You Won’t Remember This, the first book of short stories by Kate Blackwell, a Winston-Salem native, is one of the finest collections I’ve read, and, in my work, I am privileged to read many. Blackwell’s wisdom and subtlety are evident even in the title. By telling us we won’t remember, she ensures that we do.

What a treat to find these dozen stories, each finely crafted, each bearing an equal share of the burden of the book. Usually within a collection, I find what I call “clinkers” — stories that fail to match the quality of the best tales gathered together. No clinkers can be discovered here. Not only are these stories obviously the work of a mature writer at the apex of her abilities, but they also show a range of subject matter and style, indicating that this writer has lived fully and deeply. And we, her readers, are the happy recipients of her discoveries and observations.

One of the themes connecting the stories is how love and marriage change everything, particularly for young women. In “My First Wedding,” we find the narrator remembering her cousin Augusta’s wedding many years earlier. The narrator feels a special kinship with the older girl because Augusta has written sonnets and is famous for reading everything. The narrator harbors hopes of becoming a writer herself. After marrying, neither woman writes, and the reader is left with the narrator’s lingering question, “Who will remember any of us who live so hidden, so far away from nearly everything?”

This story, set in the South, feels as familiar and comfortable as sitting on your grandmother’s front porch and chatting with passing neighbors. Very different is “The Secret Life of Peonies” set in Washington, among very privileged people who, though they have so much, always want more of something. For Alexandra, whose “kitchen could be a photograph in a magazine,” what she wants is Mead Latourette, a married man with children. With compassion for all the characters in the story, even the difficult Alexandra, Blackwell lifts the story to a higher level than most adultery sagas.

Blackwell also has a sense of humor, and her story, “Queen of the May,” had me laughing out loud. Imagine a middle-aged woman inadvertently baring her breasts to the yard man, then being inspired to dance naked in her backyard, later, after he has left.

“Alan!” she yelled out the window.

He looked around, still pacing. (The yard man pacing off his proposed gazebo.)

“Up here, Alan!”

When he saw her at the window, he stopped and stared.

“Alan, I want it! I want the gazebo! Go ahead and start building it.”

He didn’t say anything, just stared.

She yelled louder, “I want the gazebo, Alan!”

He still didn’t say anything, though he flipped his hand in an assenting gesture. She smiled and waved gaily and stepped back from the window, feeling wonderful. Then she looked down at her white naked self and groaned.

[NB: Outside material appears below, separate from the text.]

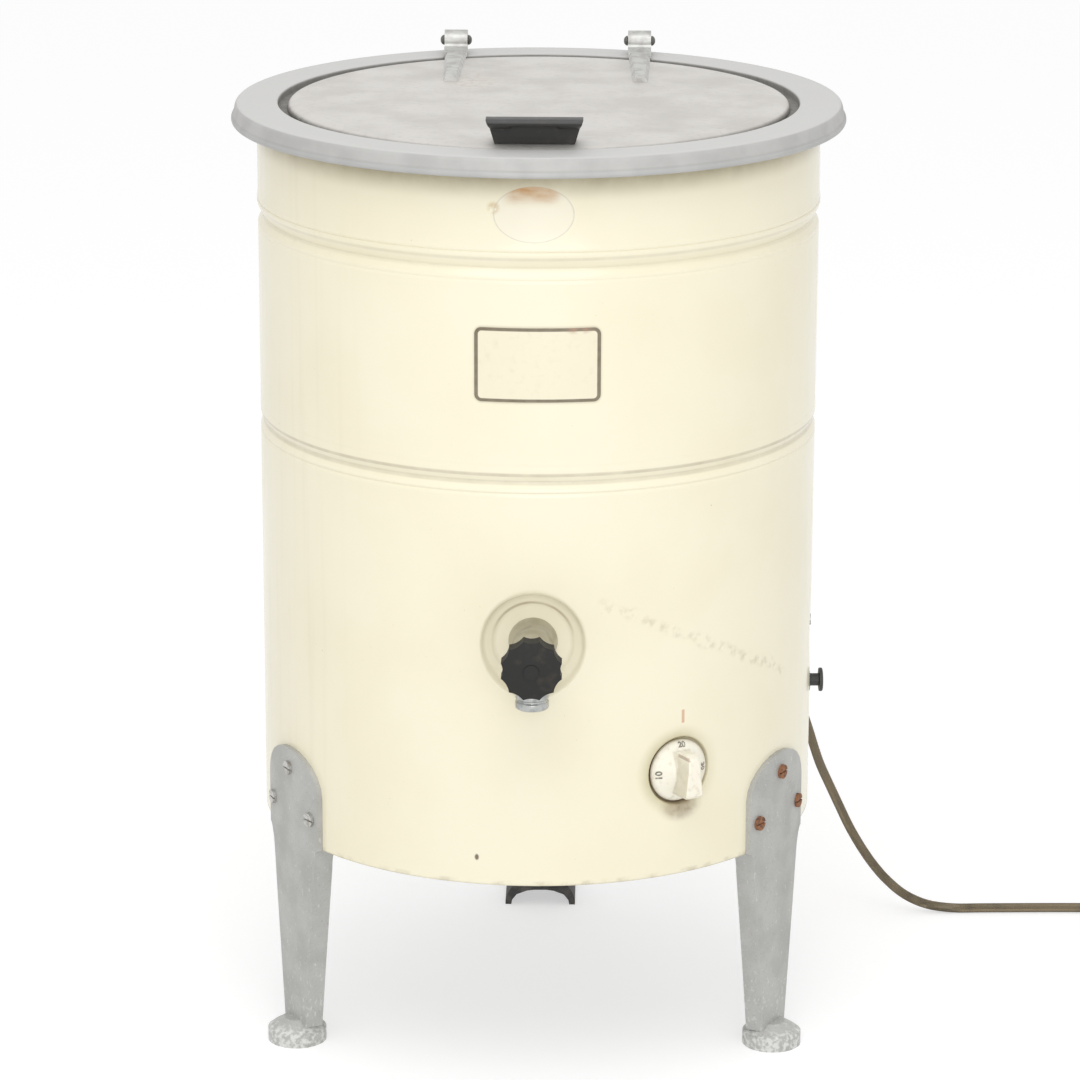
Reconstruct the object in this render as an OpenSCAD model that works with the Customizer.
// Electric wash boiler: an aluminium pan in an enamelled casing on three legs, with a hinged lid,
// a draw-off tap, a heat regulator, a cut-out button and a flex.
// Millimetres. +Z is up, the front faces -Y, and the feet stand on z = 0.

/* [Casing and pan] */
// Radius of the enamelled casing
casing_r = 210; // [205:0.5:220]
// Height of the casing's lower edge above the floor
leg_h = 164.4; // [150:0.1:185]
// Height of the casing's wall
casing_h = 536.4; // [520:0.1:560]
// Thickness of the casing and pan sheet
sheet_t = 1.2; // [1:0.1:1.5]
// Height of the lower swaged seam above the casing's lower edge
low_seam_rise = 306.4; // [290:0.1:320]
// Depth of the lower seam
low_seam_d = 2.8; // [1:0.1:4]
// Height of the upper swaged seam above the casing's lower edge
high_seam_rise = 462.4; // [450:0.1:475]
// Depth of the upper seam
high_seam_d = 5.5; // [2:0.1:6]
// Gap between the pan and the casing's outside
jacket_w = 24; // [22:0.5:26]
// Depth of the pan below its flange
pan_depth = 432; // [425:1:433]
// Radius of the pan's bottom corner
pan_corner_r = 10; // [6:1:12]

/* [Rim and lid] */
// Height of the rim's top above the pan's flange
rim_h = 8; // [7.5:0.1:9]
// Wall of the rim casting
rim_t = 2.5; // [2:0.1:3]
// How far the rim reaches past the casing
rim_overhang = 19; // [17:0.5:22]
// Width of the rim, from its opening to its outer edge
rim_w = 35; // [33:0.5:37]
// Gap between the lid's edge and the rim's opening
lid_gap = 7; // [5:0.5:8]
// Thickness of the lid sheet
lid_t = 1.5; // [1.2:0.1:2]
// Height of the lid's top above the rim's top
lid_stand = 0.4; // [0.2:0.1:0.8]

/* [Lid handle and hinges] */
// Width of the lid handle's lip
handle_w = 69; // [60:1:80]
// Height of the lid handle
handle_h = 20.6; // [18:0.2:26]
// Distance between the hinges
hinge_span = 144; // [120:1:180]
// How far the hinges stand to the right of the middle
hinge_off = 4; // [0:0.5:6]
// Width of a hinge's knuckle
knuckle_w = 18; // [16:0.5:20]
// Radius of a hinge's knuckle
knuckle_r = 8; // [7.5:0.1:8.5]
// Radius of the hinge pin
hinge_pin_r = 2.5; // [2:0.1:2.8]
// Length of a hinge arm on the lid, from the pivot
strap_len = 126; // [110:1:140]
// Thickness of a hinge arm
strap_t = 4.4; // [4:0.1:5]

/* [Tap] */
// Height of the tap above the casing's lower edge
tap_rise = 184.6; // [175:0.1:200]
// Radius of the tap's dish in the casing
dish_r = 38; // [36:0.5:42]
// Depth of the tap's dish
dish_depth = 12; // [11:0.5:13]
// Radius of the tap's dome
dome_r = 18; // [17:0.5:20]
// Radius of the tap's barrel
barrel_r = 14; // [13.5:0.1:15]
// Distance of the handwheel's front from the casing
wheel_reach = 60; // [58:0.5:66]
// Radius of the handwheel
wheel_r = 22.4; // [20:0.1:25]
// Number of scallops round the handwheel
wheel_lobes = 12; // [8:1:16]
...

As she comes to terms with her “revelation,” she finds the whole event quite freeing. In an unexpected turn, her nude dancing just might solve the problems in her marriage.

Most of these stories have been published in prestigious literary magazines, such as Prairie Schooner, Agni, Sojourners, New Letters and The Greensboro Review. Again, this is an excellent group of stories from a fine writer.

Anne Barnhill is a writer and book reviewer who lives in Dunn.